From the course: Creating a Business Plan

Financial forecasts

From the course: Creating a Business Plan

Financial forecasts

- Your financial forecast is the heart of your business plan. Without a good forecast, you don't know if you even have a viable business, or what financial results you can expect. When you build your financial forecasts, build them from the bottom up, and build them by month based on unit drivers. So, how many courses are you going to sell? How many widgets are you going to produce? Understand how those drive the financial performance. You'll need to build a full profit and loss statement, with all line items accounted for, and use the assumptions you've already created to drive that financial forecast. You'll forecast your revenues, your costs, how much cash you'll have, what your balance sheet and income statement look like. And if you don't know how to do this, seek professional help from a financial firm. When you build your forecast, you're going to want to have several cases. Build a worst case, where you have accelerated and increased costs and delayed or lower than expected revenue.
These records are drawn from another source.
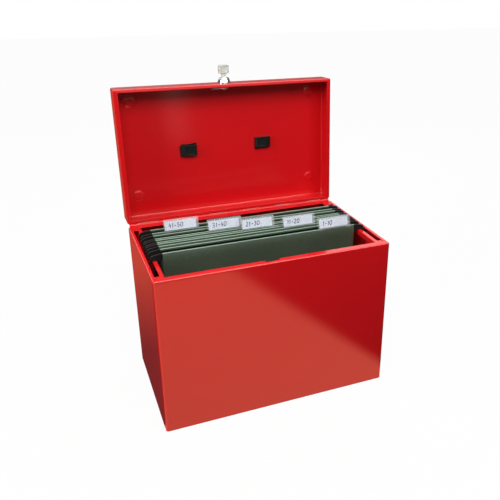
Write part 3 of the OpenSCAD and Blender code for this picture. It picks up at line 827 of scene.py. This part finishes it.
# A handle mount in its own place: pad outside the lid, neck through it, and a boss with a bore.
def handleMount():
    rim, top = 2 * mount["rim"], mount["pad"]
    pad = layers(mount["length"] + rim, mount["width"] + rim, mount["corner"],
                 [(13, 0), (0.3, 0), (0, 0.3), (0, top - 1), (0.3, top - 0.4), (0.9, top), (13, top)])
    neck = layers(*mount["neck"], 0.4, [(8.4, mountInner), (0, mountInner), (0, 0.6), (8.4, 0.6)], 2)
    # round above the axis, and square below it: r / max(|cos t|, |sin t|)
    t = fullTurn(56) + math.pi / 4
    r, bore = mount["bossRadius"], mount["bore"]
    outer = np.where(np.sin(t) >= 0, r, r / np.maximum(np.abs(np.cos(t)), np.abs(np.sin(t))))
    low, high = -mount["bossIn"], mount["bossWidth"] - mount["bossIn"]
    rings = [gridPoints(x, radius * np.cos(t), handle["pivotUp"] + radius * np.sin(t))
             for x, radius in ((low, bore), (low, outer), (high, outer), (high, bore))]
    return joinParts(pad, neck, (np.stack(rings), gridQuads(4, len(t), closeRows=True, closeColumns=True)))


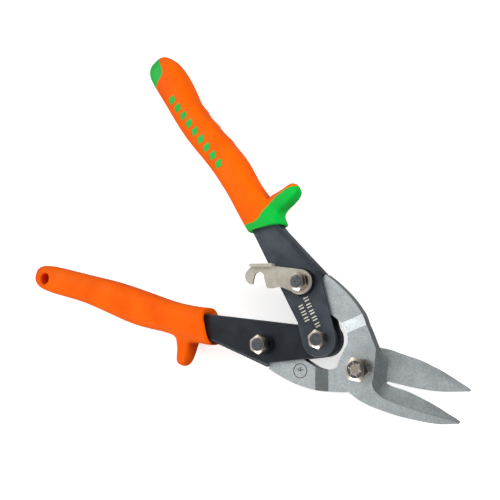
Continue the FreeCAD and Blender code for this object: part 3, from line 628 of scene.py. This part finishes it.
studio = {"aim": (-0.06, 0.0, 0.01), "ceilingNear": 0.34, "ceilingFar": 0.02, "horizon": 0.5,
          "under": 0.4, "dark": 0.15, "bright": 1.2, "litSide": (-0.745, -0.513, 0.0), "floorGlow": 0.5}
softboxes = [
    # front and right lights for the grips, kept out of the metal's reflections
    {"name": "front", "place": (0.05, 0.40, 0.45), "size": 0.4, "watts": 0.9, "glossy": False},
    {"name": "right", "place": (0.35, 0.45, 0.22), "size": 0.4, "watts": 4.2, "glossy": False},
    {"name": "left", "place": (-0.60, 0.05, 0.50), "size": 0.45, "watts": 1.6, "glossy": True},
    {"name": "near", "place": (0.05, -0.65, 0.35), "size": 0.5, "watts": 3.2, "glossy": True},
]
for box in softboxes:
    deselectAll()
    bpy.ops.object.light_add(type="AREA", location=box["place"])
    lamp = bpy.context.object
    lamp.name = box["name"]
    lamp.data.energy = box["watts"]
    lamp.data.size = box["size"]
    lamp.visible_glossy = box["glossy"]
    aim = Vector(studio["aim"]) - Vector(box["place"])
    lamp.rotation_euler = aim.to_track_quat("-Z", "Y").to_euler()
world = bpy.data.worlds.new("studio")
scene.world = world
world.use_nodes = True
sky = world.node_tree.nodes["Background"]
sky.inputs["Color"].default_value = (1, 1, 1, 1)
heading = addNode(world.node_tree, "ShaderNodeTexCoord").outputs["Generated"]
axes = addNode(world.node_tree, "ShaderNodeSeparateXYZ", {"Vector": heading})
ceiling = addNode(world.node_tree, "ShaderNodeMapRange", {"Value": axes.outputs["Y"]}, From_Min=-0.15,
                  From_Max=0.30, To_Min=studio["ceilingNear"], To_Max=studio["ceilingFar"])
fadeLinks = {"Value": axes.outputs["Z"], "To Max": ceiling.outputs["Result"]}
fade = addNode(world.node_tree, "ShaderNodeMapRange", fadeLinks, From_Min=0.45, From_Max=0.85,
               To_Min=studio["horizon"])
# the room is dark at the right of the tool only
lean = addNode(world.node_tree, "ShaderNodeVectorMath", {"Vector": heading}, operation="DOT_PRODUCT")
lean.inputs[1].default_value = studio["litSide"]
side = addNode(world.node_tree, "ShaderNodeMapRange", {"Value": lean.outputs["Value"]}, From_Min=-0.5,
               From_Max=0.1, To_Min=studio["dark"], To_Max=studio["bright"])
# it is darker below the horizon too, because the floor stops no reflected or scattered light
under = addNode(world.node_tree, "ShaderNodeMapRange", {"Value": axes.outputs["Z"]}, From_Min=-0.25,
                From_Max=0.02, To_Min=studio["under"], To_Max=1.0)
shaded = addNode(world.node_tree, "ShaderNodeMath", operation="MULTIPLY")
world.node_tree.links.new(side.outputs["Result"], shaded.inputs[0])
world.node_tree.links.new(under.outputs["Result"], shaded.inputs[1])
glow = addNode(world.node_tree, "ShaderNodeMath", operation="MULTIPLY")
world.node_tree.links.new(fade.outputs["Result"], glow.inputs[0])
world.node_tree.links.new(shaded.outputs["Value"], glow.inputs[1])
world.node_tree.links.new(glow.outputs["Value"], sky.inputs["Strength"])

deselectAll()
bpy.ops.mesh.primitive_plane_add(size=6, location=(0, 0, 0))
floor = bpy.context.object
floor.name = "floor"
paper = bpy.data.materials.new("whitePaper")
paper.use_nodes = True
sheet = paper.node_tree.nodes["Principled BSDF"].inputs
sheet["Base Color"].default_value = linear("#FAFAFA")
sheet["Roughness"].default_value = 0.9
sheet["Emission Color"].default_value = (1, 1, 1, 1)
sheet["Emission Strength"].default_value = studio["floorGlow"]
floor.data.materials.append(paper)
# its bounce would wash out the sides and the metal's reflections
floor.visible_diffuse = False
floor.visible_glossy = False
scene.view_settings.view_transform = "Standard"
print("camera, lights and floor made")
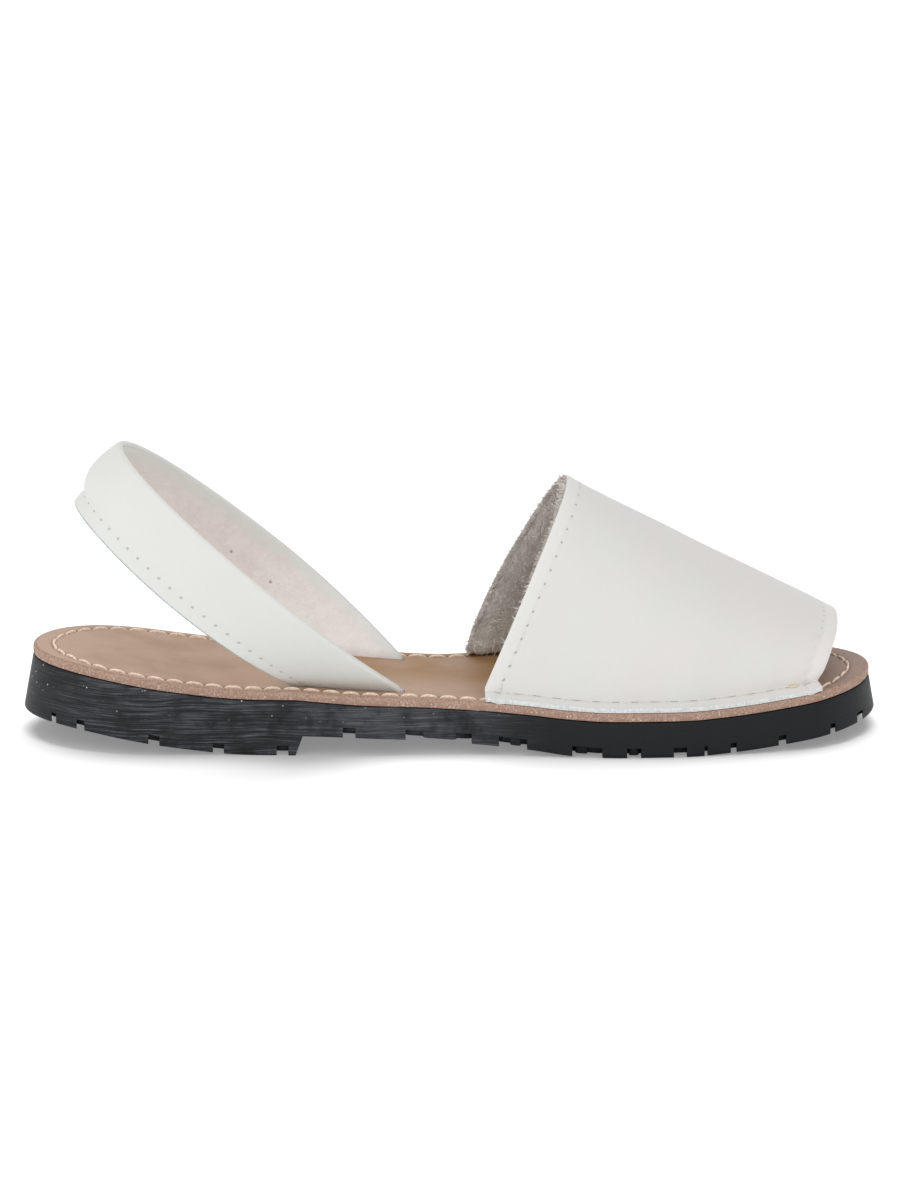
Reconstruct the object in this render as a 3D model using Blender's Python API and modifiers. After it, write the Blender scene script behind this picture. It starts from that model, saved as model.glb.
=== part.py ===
"""Avarca sandal, right shoe: rubber outsole with a low heel, leather insole,
open-toed leather vamp with a stitched-down flange, and a heel strap whose two
feet drop through slits in the insole. Metres, +Z up, +X towards the toe, +Y to
the medial side. The origin is the middle of the heel's flat spot on the floor.
"""

import math
from collections import namedtuple

import bmesh
import bpy

# Sole, seen from above
SOLE_LENGTH = 0.255
HEEL_WIDTH = 0.060
BALL_WIDTH = 0.0835
HEEL_ROUND = 0.040
TOE_ROUND = 0.060
SIDE_FLARE = 0.0016

# Sole, seen from the side
HEEL_RUBBER = 0.0166
WAIST_RUBBER = 0.0096
FORE_RUBBER = 0.0106
BREAST_STEP = 0.0060
HEEL_SPRING = 0.0070
TOE_SPRING = 0.0052
INSOLE_WALL = 0.0027
TREAD_DEPTH = 0.0030
CHANNEL_WIDTH = 0.0034
CHANNEL_DEPTH = 0.0024
BITE_REACH = 0.0065

# Vamp
VAMP_WALL = 0.0024
FLANGE = 0.0055
FLANGE_RADIUS = 0.0034
INSTEP_HEIGHT = 0.0612
TOE_OPENING = 0.0135
RIDGE_DIP = 0.0022
CROWN_SHIFT = 0.0030
MEDIAL_LEAN = 1.20
THROAT_FULLNESS = 2.30
TOE_FULLNESS = 2.50

# Heel strap
STRAP_WALL = 0.0022
STRAP_WIDTH = 0.0225
STRAP_LEAN = math.radians(36.0)
STRAP_TOP = 0.0878
LOOP_WIDTH = 0.0732
LOWER_LOOP_WIDTH = 0.0680
STRAP_SAG = 0.0020
STRAP_FLARE = 0.0012
STRAP_BOW = 0.0014
STRAP_SEAM = 0.0045
STRAP_INSET = 0.0080
STRAP_RISE = 0.0012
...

Build an expected case, which should be conservative. And build a best case, which is your costs are as expected and you have accelerated revenue. By looking at that complete picture, you'll understand, what happens if things don't go well and what happens if things go great? When I built my business, we forecast what our courses would cost, how many participants we would have in each class by month, how many customers we would be signing up, the number of classes we would sell, the number of instructors we would have, and when they would join the firm. We forecast what our materials would cost, as well as all of our selling, general and administrative costs, like legal assistants, financial assistants. And I had a worst case, a base case, and a best case scenario. What was great about that was, as I learned more and looked at my assumptions I initially made, I was able to tweak them based on new information, and see how my financial forecast would change. Invest the time in building forecasts that are as accurate as you possibly can, because they're going to tell you what your business will look like in the future, and help you plan accordingly.